The Trewhiddle Ingot, found in 2003, is a lump of tungsten found at Trewhiddle Farm and thought to be at least 150 years old. This may predate the earliest known smelting of the metal (which requires extremely high temperatures) and has led to speculation that it may have been produced during a visit by Raspe to Happy-Union mine (at nearby Pentewan) in the late eighteenth century. Raspe was also a chemist with a particular interest in tungsten.[5][6] Memories of his ingenuity remained to the middle of the 19th century. While in Cornwall, he seems to have written the original version of Munchausen; whether he also wrote the several continuations that appeared until 1792 is still debated.[3][7]
He also worked for the famous publisher John Nichols on several projects, among which was a descriptive catalogue he compiled of James Tassie's collection of pastes and casts of gems, in two quarto volumes (1791) of laborious industry and bibliographical rarity. Raspe then went to Scotland, and in Caithness found a patron in Sir John Sinclair of Ulbster, whose mineralogical proclivities he proceeded to impose upon by pretending to discover valuable and workable veins on his estates. Raspe had "salted" the ground himself, and on the verge of exposure, he absconded.[3] He finally moved to Ireland where he managed a copper mine on the Herbert Estate in Killarney. He died in Killarney, County Kerry, of typhoid, in November 1794.

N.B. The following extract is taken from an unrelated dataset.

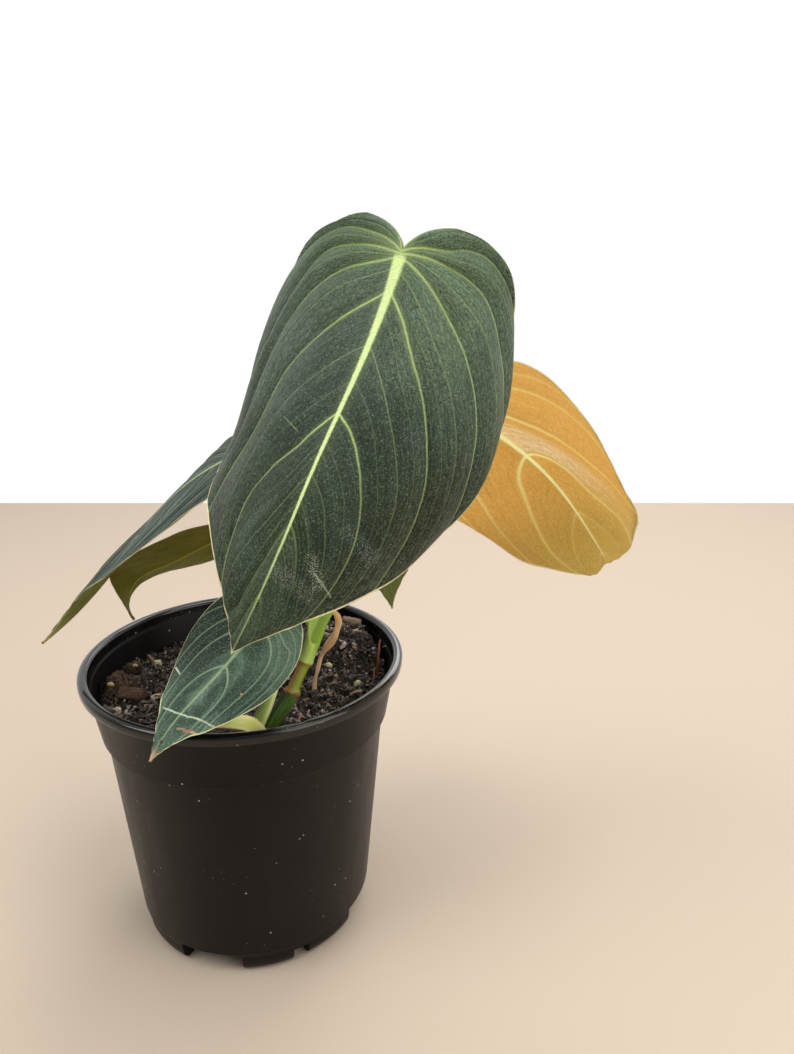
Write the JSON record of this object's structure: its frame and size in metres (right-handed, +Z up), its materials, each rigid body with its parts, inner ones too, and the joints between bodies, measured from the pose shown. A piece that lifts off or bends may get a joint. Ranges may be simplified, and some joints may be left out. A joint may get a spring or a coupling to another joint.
{
  "type": "potted philodendron melanochrysum",
  "caption": "Young velvet-leaved climbing aroid with drooping heart-shaped leaves on thin stalks, in a round tapered plastic nursery pot filled with bark mix.",
  "frame": {"origin": "middle of the pot's flat foot, on the surface it stands on", "axes": "+Z up along the pot's axis, -Y towards the front with the largest leaf, +X towards the bronze leaf at the right"},
  "size_m": [0.2209, 0.1327, 0.2621],
  "materials": {
    "pot_plastic": "satin",
    "potting_mix": "matte",
    "stem_skin": "satin",
    "stalk_skin": "satin",
    "velvet_green_leaf": "matte",
    "bronze_leaf": "matte",
    "sheath_leaf": "satin",
    "dry_sheath_skin": "matte",
    "bark": "matte",
    "perlite_grain": "matte"
  },
  "bodies": {
    "root": {"pot": "pot_plastic", "soil": "potting_mix", "stem": "stem_skin", "petiole_front": "stalk_skin", "petiole_right": "stalk_skin", "petiole_left": "stalk_skin", "petiole_back_left": "stalk_skin", "petiole_back": "stalk_skin", "petiole_low": "stalk_skin", "leaf_front": "velvet_green_leaf", "leaf_right": "bronze_leaf", "leaf_left": "velvet_green_leaf", "leaf_back_left": "velvet_green_leaf", "leaf_back": "velvet_green_leaf", "leaf_low": "velvet_green_leaf", "cataphyll": "sheath_leaf", "dry_sheath": "dry_sheath_skin", "root_fibre": "bark", "bark_chip_1": "bark", "bark_chip_2": "bark", "bark_chip_3": "bark", "bark_chip_4": "bark", "perlite_1": "perlite_grain", "perlite_2": "perlite_grain", "perlite_3": "perlite_grain"}
  },
  "joints": []
}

The Baron Munchausen tales were made famous when they were 'borrowed', translated into German, and embellished somewhat by Gottfried August Bürger in 1786—and have been among the favourite reading of subsequent generations, as well as the basis of several films, including Terry Gilliam's The Adventures of Baron Munchausen inspired by the Karel Zeman (Czech director) movie The Fabulous Baron Munchausen, made twenty years before (Baron Prášil 1961). Others during Raspe's lifetime were also aware of his authorship of the Adventures, including his friend John Hawkins, the geologist and traveller to Greece who mentions Raspe's authorship in a letter to Charles Lyell.[7] It was not till 1824 that the biographer of Bürger revealed the truth about the book.[3]

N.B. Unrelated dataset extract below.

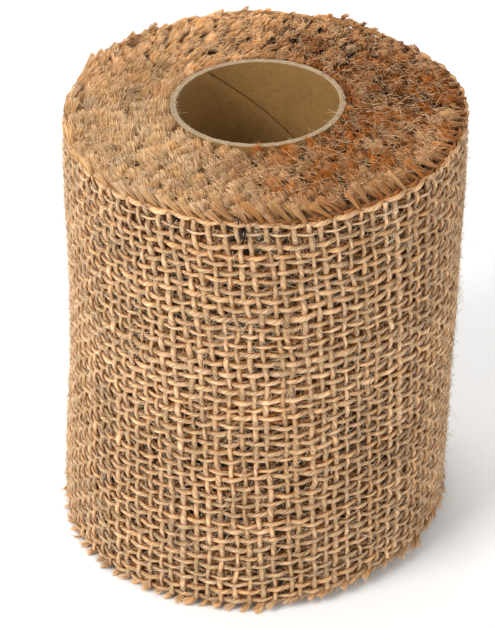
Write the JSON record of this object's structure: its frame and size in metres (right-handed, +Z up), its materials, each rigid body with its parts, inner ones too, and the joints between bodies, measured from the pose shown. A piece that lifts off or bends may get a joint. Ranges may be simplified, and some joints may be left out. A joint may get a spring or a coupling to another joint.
{
  "type": "ribbon spool",
  "caption": "Roll of open-weave natural jute ribbon with frayed cut edges, wound on a spiral-wound cardboard core, with a free end that lifts.",
  "frame": {"origin": "on the core's axis, at the core's lower end, which is level with the floor", "axes": "+Z up along the core's axis; +Y towards the side where the free end lies, -Y towards the side seen from the front; +X to the right"},
  "size_m": [0.0972, 0.098, 0.1145],
  "materials": {
    "jute_yarn": "matte",
    "jute_fringe": "matte",
    "kraft_card": "matte",
    "grey_card": "matte",
    "adhesive": "satin"
  },
  "bodies": {
    "roll": {"core_inner_ply": "kraft_card", "core_middle_ply": "grey_card", "core_outer_ply": "kraft_card", "starting_adhesive_strip": "adhesive", "ribbon_inner_turns": "jute_yarn", "inner_turns_top_fringe": "jute_fringe", "inner_turns_bottom_fringe": "jute_fringe", "outer_turn_warp_yarns": "jute_yarn", "outer_turn_weft_yarns": "jute_yarn"},
    "free_end": {"free_end_warp_yarns": "jute_yarn", "free_end_weft_yarns": "jute_yarn"}
  },
  "joints": [
    {"name": "free_end_lift", "type": "hinge", "parent": "roll", "child": "free_end", "pos_m": [0.01661, 0.04642, 0.057], "axis": [0, 0, -1], "range_deg": [0, 75]}
  ]
}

Raspe's dubious mining activities in Scotland provided the model for the character of Herman Dousterswivel, a German mining swindler in Walter Scott's novel The Antiquary (1816), which was set in Scotland in the late 18th century. In a preface to the novel, Scott himself noted that the Dousterswivel character might seem "forced and improbable", but wrote: "... the reader may be assured that this part of the narrative is founded on a fact of actual occurrence."[9]